--- start of SUPPLIED DATA ---

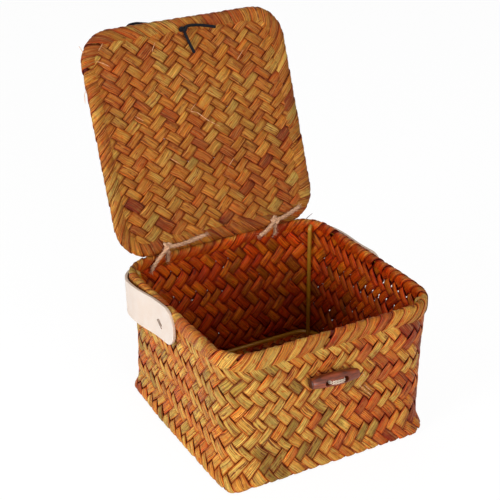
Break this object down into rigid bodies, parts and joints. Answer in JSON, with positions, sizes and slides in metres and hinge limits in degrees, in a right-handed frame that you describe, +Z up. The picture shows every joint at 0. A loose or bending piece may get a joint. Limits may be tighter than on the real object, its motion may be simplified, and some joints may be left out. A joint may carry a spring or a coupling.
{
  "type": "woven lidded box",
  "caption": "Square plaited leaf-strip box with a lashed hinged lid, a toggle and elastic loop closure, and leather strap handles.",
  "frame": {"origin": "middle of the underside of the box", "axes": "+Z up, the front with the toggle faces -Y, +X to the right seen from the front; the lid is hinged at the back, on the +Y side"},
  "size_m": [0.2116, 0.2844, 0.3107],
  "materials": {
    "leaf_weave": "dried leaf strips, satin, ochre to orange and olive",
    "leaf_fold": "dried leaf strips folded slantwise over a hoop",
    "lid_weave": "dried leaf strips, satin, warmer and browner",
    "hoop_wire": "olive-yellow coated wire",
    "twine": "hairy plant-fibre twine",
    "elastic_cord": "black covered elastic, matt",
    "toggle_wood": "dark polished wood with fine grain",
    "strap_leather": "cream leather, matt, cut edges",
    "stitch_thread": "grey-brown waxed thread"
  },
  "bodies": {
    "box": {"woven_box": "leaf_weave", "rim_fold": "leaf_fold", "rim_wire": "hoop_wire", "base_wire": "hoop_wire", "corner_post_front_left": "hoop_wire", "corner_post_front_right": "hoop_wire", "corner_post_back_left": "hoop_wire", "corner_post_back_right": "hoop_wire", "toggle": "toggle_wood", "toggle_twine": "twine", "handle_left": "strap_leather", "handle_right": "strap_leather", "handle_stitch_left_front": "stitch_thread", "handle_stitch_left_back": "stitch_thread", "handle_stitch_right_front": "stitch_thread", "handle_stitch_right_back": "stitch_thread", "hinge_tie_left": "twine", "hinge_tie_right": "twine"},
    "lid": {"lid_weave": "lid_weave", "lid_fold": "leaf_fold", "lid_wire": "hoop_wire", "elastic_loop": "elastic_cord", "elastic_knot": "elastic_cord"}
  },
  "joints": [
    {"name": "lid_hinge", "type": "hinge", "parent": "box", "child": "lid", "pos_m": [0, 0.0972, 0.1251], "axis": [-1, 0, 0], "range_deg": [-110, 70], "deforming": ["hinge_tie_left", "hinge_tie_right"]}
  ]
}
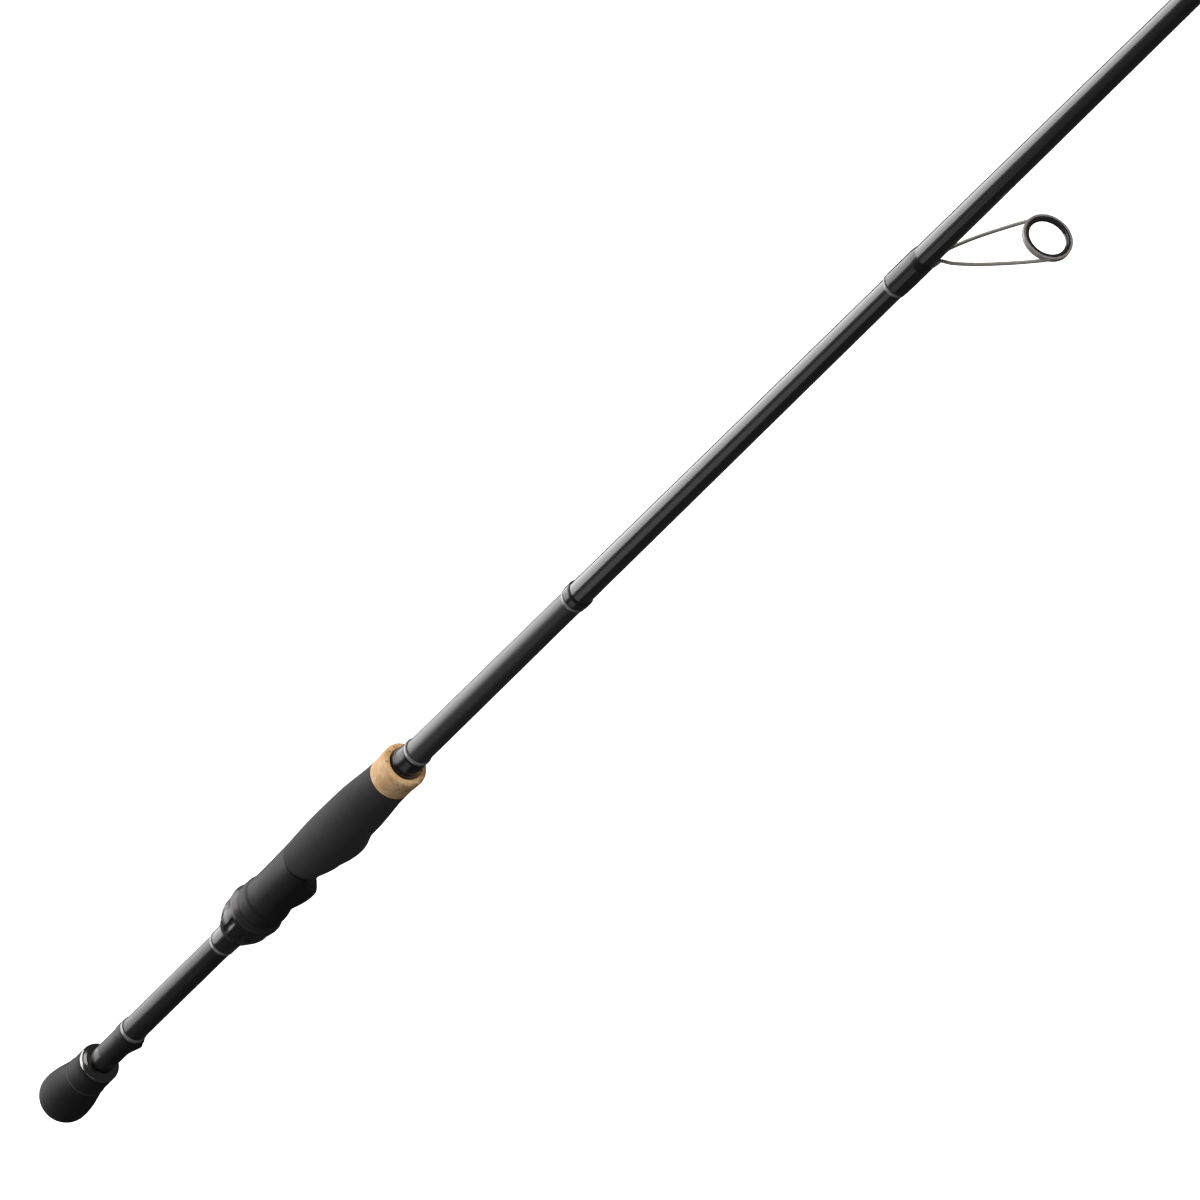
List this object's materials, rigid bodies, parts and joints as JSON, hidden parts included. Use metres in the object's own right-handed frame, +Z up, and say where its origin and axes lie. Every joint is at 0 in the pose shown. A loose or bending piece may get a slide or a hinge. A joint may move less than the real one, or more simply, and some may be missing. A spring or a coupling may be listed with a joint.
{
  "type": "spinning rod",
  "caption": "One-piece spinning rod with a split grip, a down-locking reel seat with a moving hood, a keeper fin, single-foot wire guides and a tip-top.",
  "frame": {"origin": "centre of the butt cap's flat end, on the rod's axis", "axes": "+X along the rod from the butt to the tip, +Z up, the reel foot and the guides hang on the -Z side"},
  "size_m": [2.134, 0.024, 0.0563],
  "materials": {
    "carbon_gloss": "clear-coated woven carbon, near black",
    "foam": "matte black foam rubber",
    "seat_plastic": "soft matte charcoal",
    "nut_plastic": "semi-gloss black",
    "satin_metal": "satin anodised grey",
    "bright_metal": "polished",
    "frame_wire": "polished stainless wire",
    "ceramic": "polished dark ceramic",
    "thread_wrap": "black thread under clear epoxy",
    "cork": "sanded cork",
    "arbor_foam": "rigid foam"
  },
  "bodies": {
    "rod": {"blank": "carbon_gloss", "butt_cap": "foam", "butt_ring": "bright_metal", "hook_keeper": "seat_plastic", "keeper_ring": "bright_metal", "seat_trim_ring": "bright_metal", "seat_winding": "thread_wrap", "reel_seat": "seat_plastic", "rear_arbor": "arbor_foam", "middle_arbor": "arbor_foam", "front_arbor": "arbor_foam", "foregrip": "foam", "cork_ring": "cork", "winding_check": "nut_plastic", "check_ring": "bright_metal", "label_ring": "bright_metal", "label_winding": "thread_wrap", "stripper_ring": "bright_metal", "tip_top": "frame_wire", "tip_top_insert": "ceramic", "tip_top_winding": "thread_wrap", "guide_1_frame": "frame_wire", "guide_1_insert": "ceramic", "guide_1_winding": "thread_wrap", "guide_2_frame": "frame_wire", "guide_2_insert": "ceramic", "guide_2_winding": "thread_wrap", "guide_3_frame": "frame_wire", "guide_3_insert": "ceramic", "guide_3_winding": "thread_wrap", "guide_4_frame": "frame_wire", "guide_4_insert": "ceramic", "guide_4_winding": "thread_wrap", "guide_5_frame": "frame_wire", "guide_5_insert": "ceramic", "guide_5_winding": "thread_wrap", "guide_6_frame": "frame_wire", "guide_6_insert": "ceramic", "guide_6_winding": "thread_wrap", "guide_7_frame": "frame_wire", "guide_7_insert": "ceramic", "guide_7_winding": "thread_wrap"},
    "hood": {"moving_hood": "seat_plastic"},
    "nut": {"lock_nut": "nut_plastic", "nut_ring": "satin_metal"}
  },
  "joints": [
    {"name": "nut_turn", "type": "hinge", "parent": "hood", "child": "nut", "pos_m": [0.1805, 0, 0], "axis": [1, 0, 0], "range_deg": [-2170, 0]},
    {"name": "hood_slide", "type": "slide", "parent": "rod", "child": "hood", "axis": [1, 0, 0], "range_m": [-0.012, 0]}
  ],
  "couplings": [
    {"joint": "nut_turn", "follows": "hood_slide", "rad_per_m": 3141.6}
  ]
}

--- end of SUPPLIED DATA ---

▶ **REQUIRED TASK**
Repeat the data above exactly.

▶ **SOLUTION TO THIS EXERCISE**
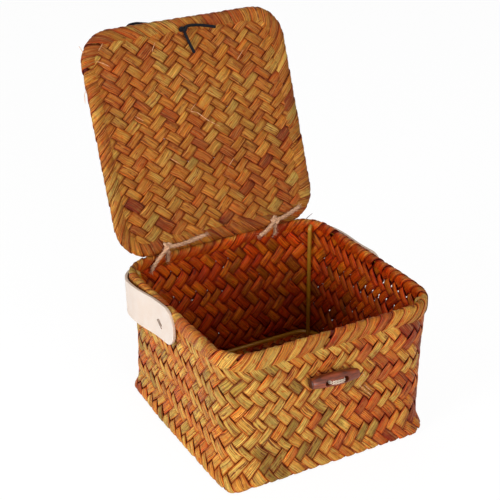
Break this object down into rigid bodies, parts and joints. Answer in JSON, with positions, sizes and slides in metres and hinge limits in degrees, in a right-handed frame that you describe, +Z up. The picture shows every joint at 0. A loose or bending piece may get a joint. Limits may be tighter than on the real object, its motion may be simplified, and some joints may be left out. A joint may carry a spring or a coupling.
{
  "type": "woven lidded box",
  "caption": "Square plaited leaf-strip box with a lashed hinged lid, a toggle and elastic loop closure, and leather strap handles.",
  "frame": {"origin": "middle of the underside of the box", "axes": "+Z up, the front with the toggle faces -Y, +X to the right seen from the front; the lid is hinged at the back, on the +Y side"},
  "size_m": [0.2116, 0.2844, 0.3107],
  "materials": {
    "leaf_weave": "dried leaf strips, satin, ochre to orange and olive",
    "leaf_fold": "dried leaf strips folded slantwise over a hoop",
    "lid_weave": "dried leaf strips, satin, warmer and browner",
    "hoop_wire": "olive-yellow coated wire",
    "twine": "hairy plant-fibre twine",
    "elastic_cord": "black covered elastic, matt",
    "toggle_wood": "dark polished wood with fine grain",
    "strap_leather": "cream leather, matt, cut edges",
    "stitch_thread": "grey-brown waxed thread"
  },
  "bodies": {
    "box": {"woven_box": "leaf_weave", "rim_fold": "leaf_fold", "rim_wire": "hoop_wire", "base_wire": "hoop_wire", "corner_post_front_left": "hoop_wire", "corner_post_front_right": "hoop_wire", "corner_post_back_left": "hoop_wire", "corner_post_back_right": "hoop_wire", "toggle": "toggle_wood", "toggle_twine": "twine", "handle_left": "strap_leather", "handle_right": "strap_leather", "handle_stitch_left_front": "stitch_thread", "handle_stitch_left_back": "stitch_thread", "handle_stitch_right_front": "stitch_thread", "handle_stitch_right_back": "stitch_thread", "hinge_tie_left": "twine", "hinge_tie_right": "twine"},
    "lid": {"lid_weave": "lid_weave", "lid_fold": "leaf_fold", "lid_wire": "hoop_wire", "elastic_loop": "elastic_cord", "elastic_knot": "elastic_cord"}
  },
  "joints": [
    {"name": "lid_hinge", "type": "hinge", "parent": "box", "child": "lid", "pos_m": [0, 0.0972, 0.1251], "axis": [-1, 0, 0], "range_deg": [-110, 70], "deforming": ["hinge_tie_left", "hinge_tie_right"]}
  ]
}
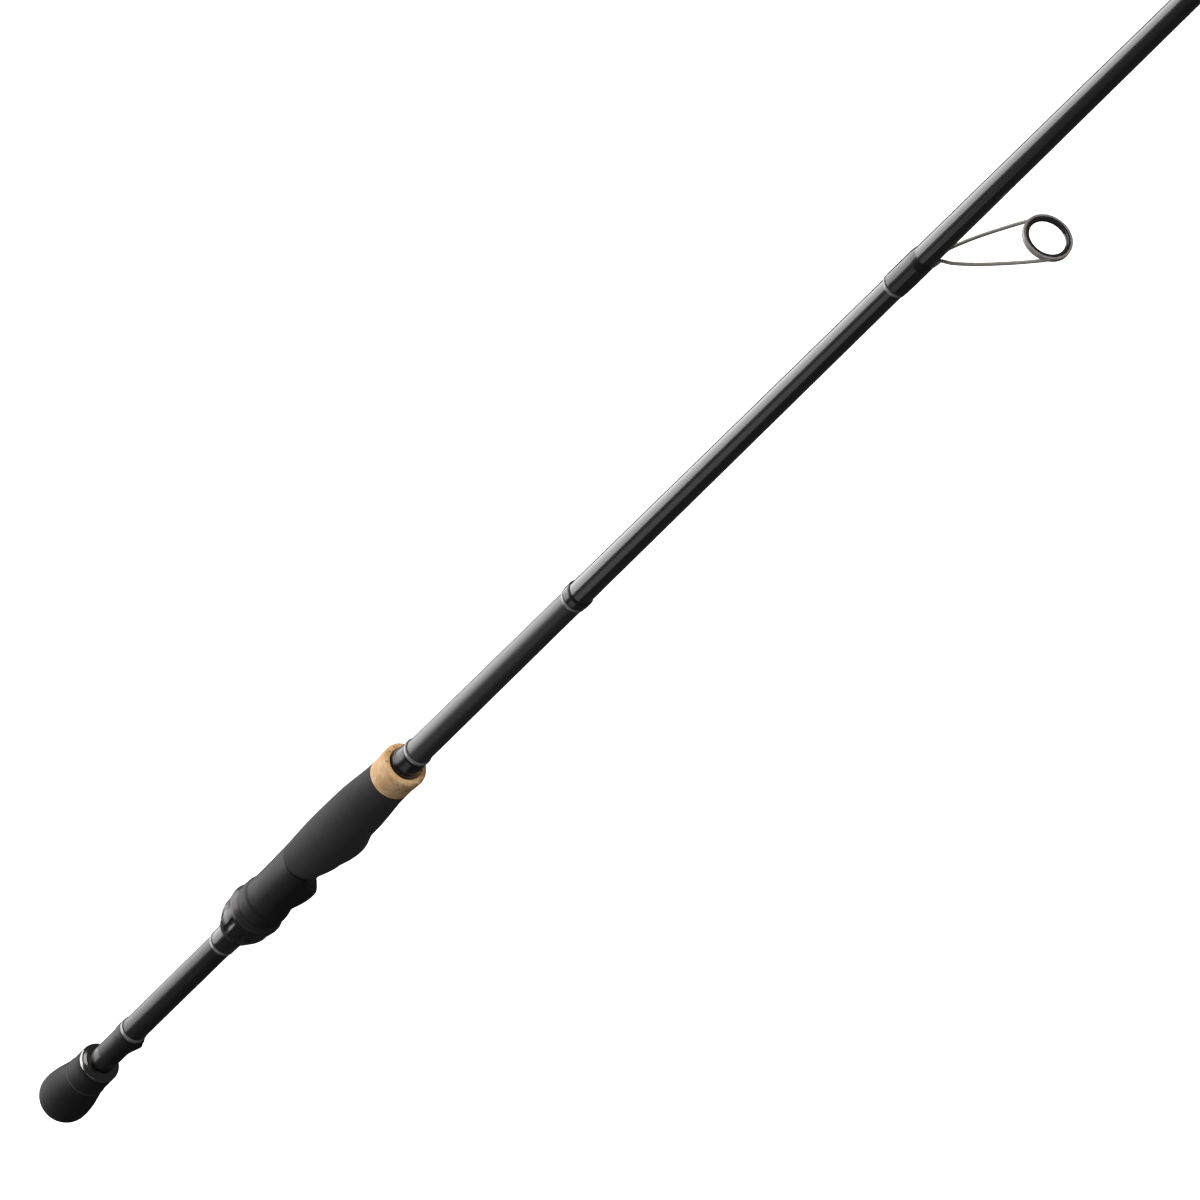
List this object's materials, rigid bodies, parts and joints as JSON, hidden parts included. Use metres in the object's own right-handed frame, +Z up, and say where its origin and axes lie. Every joint is at 0 in the pose shown. A loose or bending piece may get a slide or a hinge. A joint may move less than the real one, or more simply, and some may be missing. A spring or a coupling may be listed with a joint.
{
  "type": "spinning rod",
  "caption": "One-piece spinning rod with a split grip, a down-locking reel seat with a moving hood, a keeper fin, single-foot wire guides and a tip-top.",
  "frame": {"origin": "centre of the butt cap's flat end, on the rod's axis", "axes": "+X along the rod from the butt to the tip, +Z up, the reel foot and the guides hang on the -Z side"},
  "size_m": [2.134, 0.024, 0.0563],
  "materials": {
    "carbon_gloss": "clear-coated woven carbon, near black",
    "foam": "matte black foam rubber",
    "seat_plastic": "soft matte charcoal",
    "nut_plastic": "semi-gloss black",
    "satin_metal": "satin anodised grey",
    "bright_metal": "polished",
    "frame_wire": "polished stainless wire",
    "ceramic": "polished dark ceramic",
    "thread_wrap": "black thread under clear epoxy",
    "cork": "sanded cork",
    "arbor_foam": "rigid foam"
  },
  "bodies": {
    "rod": {"blank": "carbon_gloss", "butt_cap": "foam", "butt_ring": "bright_metal", "hook_keeper": "seat_plastic", "keeper_ring": "bright_metal", "seat_trim_ring": "bright_metal", "seat_winding": "thread_wrap", "reel_seat": "seat_plastic", "rear_arbor": "arbor_foam", "middle_arbor": "arbor_foam", "front_arbor": "arbor_foam", "foregrip": "foam", "cork_ring": "cork", "winding_check": "nut_plastic", "check_ring": "bright_metal", "label_ring": "bright_metal", "label_winding": "thread_wrap", "stripper_ring": "bright_metal", "tip_top": "frame_wire", "tip_top_insert": "ceramic", "tip_top_winding": "thread_wrap", "guide_1_frame": "frame_wire", "guide_1_insert": "ceramic", "guide_1_winding": "thread_wrap", "guide_2_frame": "frame_wire", "guide_2_insert": "ceramic", "guide_2_winding": "thread_wrap", "guide_3_frame": "frame_wire", "guide_3_insert": "ceramic", "guide_3_winding": "thread_wrap", "guide_4_frame": "frame_wire", "guide_4_insert": "ceramic", "guide_4_winding": "thread_wrap", "guide_5_frame": "frame_wire", "guide_5_insert": "ceramic", "guide_5_winding": "thread_wrap", "guide_6_frame": "frame_wire", "guide_6_insert": "ceramic", "guide_6_winding": "thread_wrap", "guide_7_frame": "frame_wire", "guide_7_insert": "ceramic", "guide_7_winding": "thread_wrap"},
    "hood": {"moving_hood": "seat_plastic"},
    "nut": {"lock_nut": "nut_plastic", "nut_ring": "satin_metal"}
  },
  "joints": [
    {"name": "nut_turn", "type": "hinge", "parent": "hood", "child": "nut", "pos_m": [0.1805, 0, 0], "axis": [1, 0, 0], "range_deg": [-2170, 0]},
    {"name": "hood_slide", "type": "slide", "parent": "rod", "child": "hood", "axis": [1, 0, 0], "range_m": [-0.012, 0]}
  ],
  "couplings": [
    {"joint": "nut_turn", "follows": "hood_slide", "rad_per_m": 3141.6}
  ]
}